Corporate wellbeing strategies may need to target personality types in order to provide support staff in a post-Covid environment according to new research .
Aviva’s ‘Embracing the Age of Ambiguity’ report says personality should be considered alongside traditional metrics, such as age and income bracket when looking at a range of work-related health and wellbeing issues.
The report, conducted in collaboration with business wellbeing specialists Robertson Cooper, found personality plays a key role in determining preferences, behaviours and outcomes, and predicts a third of an individual’s ‘wellbeing level’ and a quarter of their ‘life satisfaction’ score.
Introverts are likely to be most concerned about job security, and in the current conditions a third of them miss face-to-face contact with colleagues. This compares to just a quarter of extroverts.
In addition the research found that younger workers also need more tailored support with under-25s are most likely to feel some degree of anxiety and rank their mental health as poor.
Aviva says this research creates a strong argument against adopting a ‘one-size-fits-all’ approach to supporting, managing and motivating employees.
Aviva wellbeing lead, Debbie Bullock says: “Wherever they are working, people remain a business’ number one asset, and by providing them with the right tailored support, their contribution will be more valuable than ever before.”
She adds that a third of employee wellbeing and satisfaction levels are determined by personality types: “Personality is fixed but resilience can be developed in employees, and managers are in a great position to ensure their colleagues have the right skills and confidence to grow in their careers during this continued uncertainty. A little insight, the right conversations and skill-building can go a long way to help identify when people may need more support.”

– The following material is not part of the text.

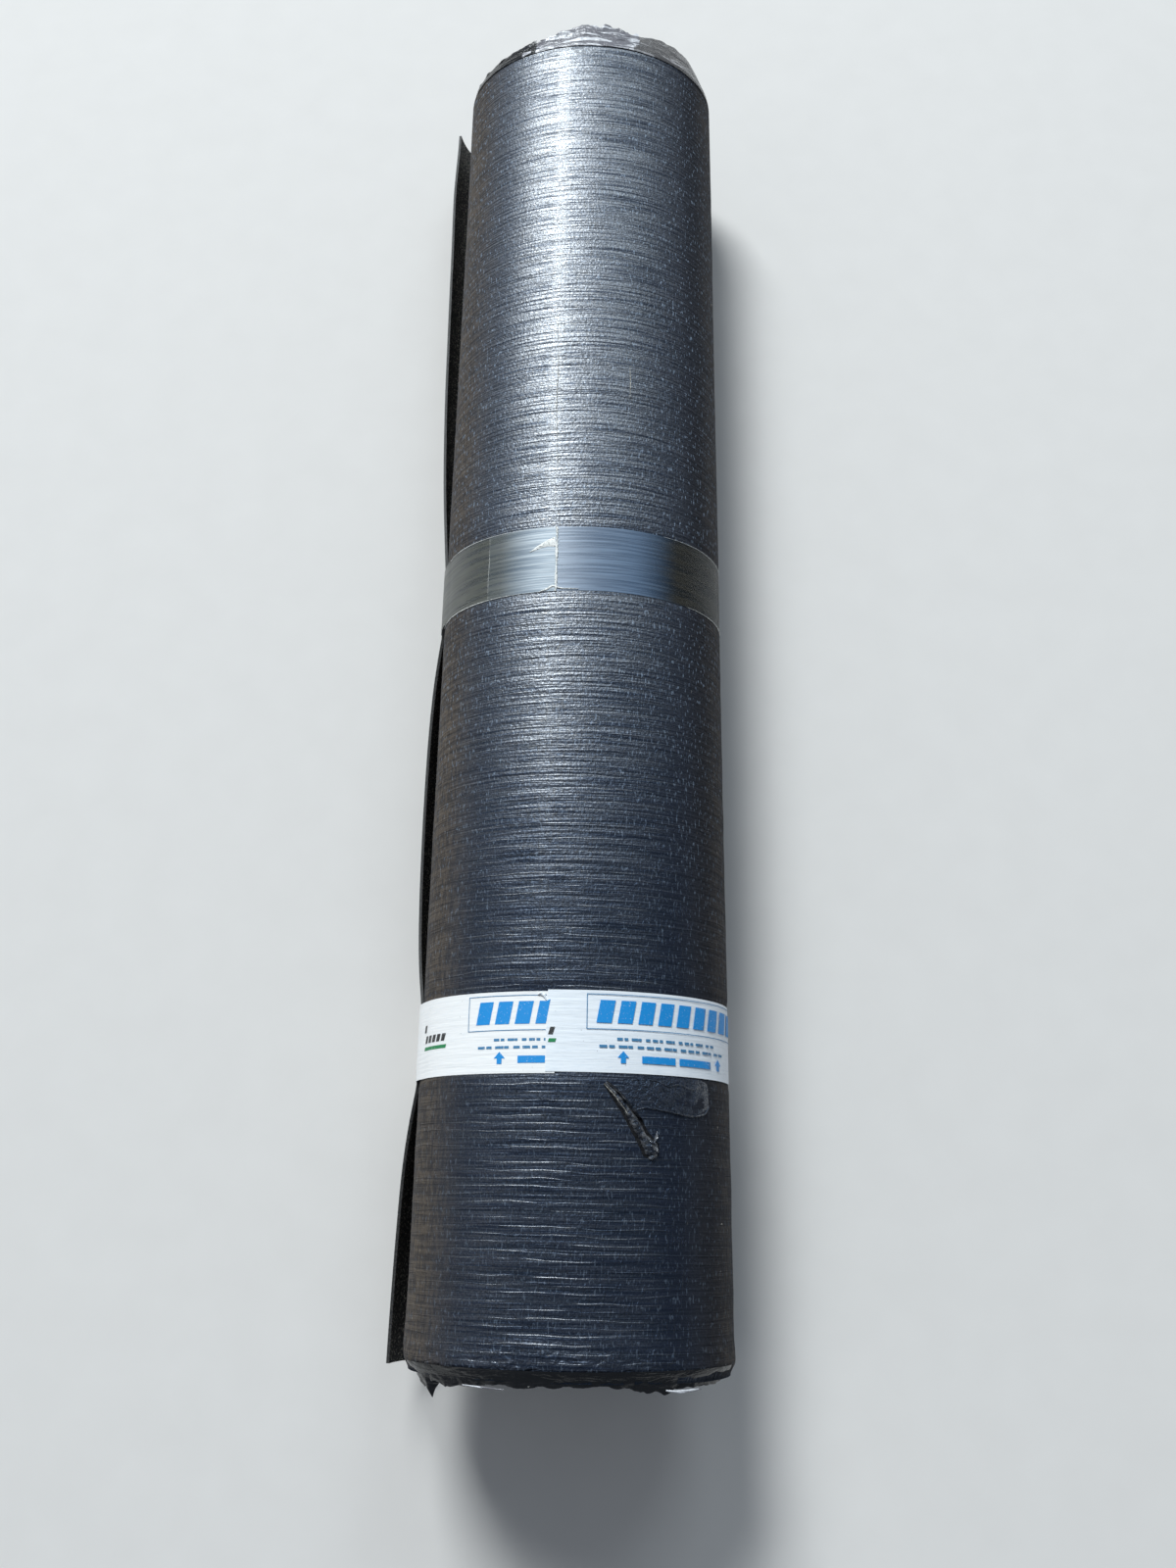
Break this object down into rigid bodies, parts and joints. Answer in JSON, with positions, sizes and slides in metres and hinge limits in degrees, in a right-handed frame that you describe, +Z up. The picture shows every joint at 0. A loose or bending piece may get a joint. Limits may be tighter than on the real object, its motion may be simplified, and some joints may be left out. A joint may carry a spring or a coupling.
{
  "type": "roll of roofing felt",
  "caption": "Oval roll of mineral-faced bitumen sheet lying on its flatter side, with a curled loose end, a paper label band and a clear tape band.",
  "frame": {"origin": "on the floor, below the middle of the outline seen from above", "axes": "+Y along the roll from the label's end to the other end, +X away from the loose end, +Z up"},
  "size_m": [0.2206, 1, 0.1503],
  "materials": {
    "felt": "bitumen with a thin film and fine ribs, satin",
    "label_paper": "matt white paper",
    "clear_tape": "clear glossy packing tape"
  },
  "bodies": {
    "root": {"felt_roll": "felt", "paper_label_band": "label_paper", "clear_tape_band": "clear_tape"}
  },
  "joints": []
}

Aviva says that while many employers segment their workforce along demographic lines, it’s critical to also include personality type as an additional dimension.
Bullock adds: “We believe that employers can play a major role in guiding their employees through ‘The Age of Ambiguity’. By promoting healthier habits and incremental shifts in attitudes and actions, we can empower people to make informed, balanced and positive career and lifestyle choices, whatever 2021 throws at us.”
Aviva’s research also showed only one in six employees (15 per cent) agreed their employer is trying really hard to understand what motivates them. However only a quarter of employees surveyed agreed that their employer is genuinely concerned about their wellbeing (26 per cent).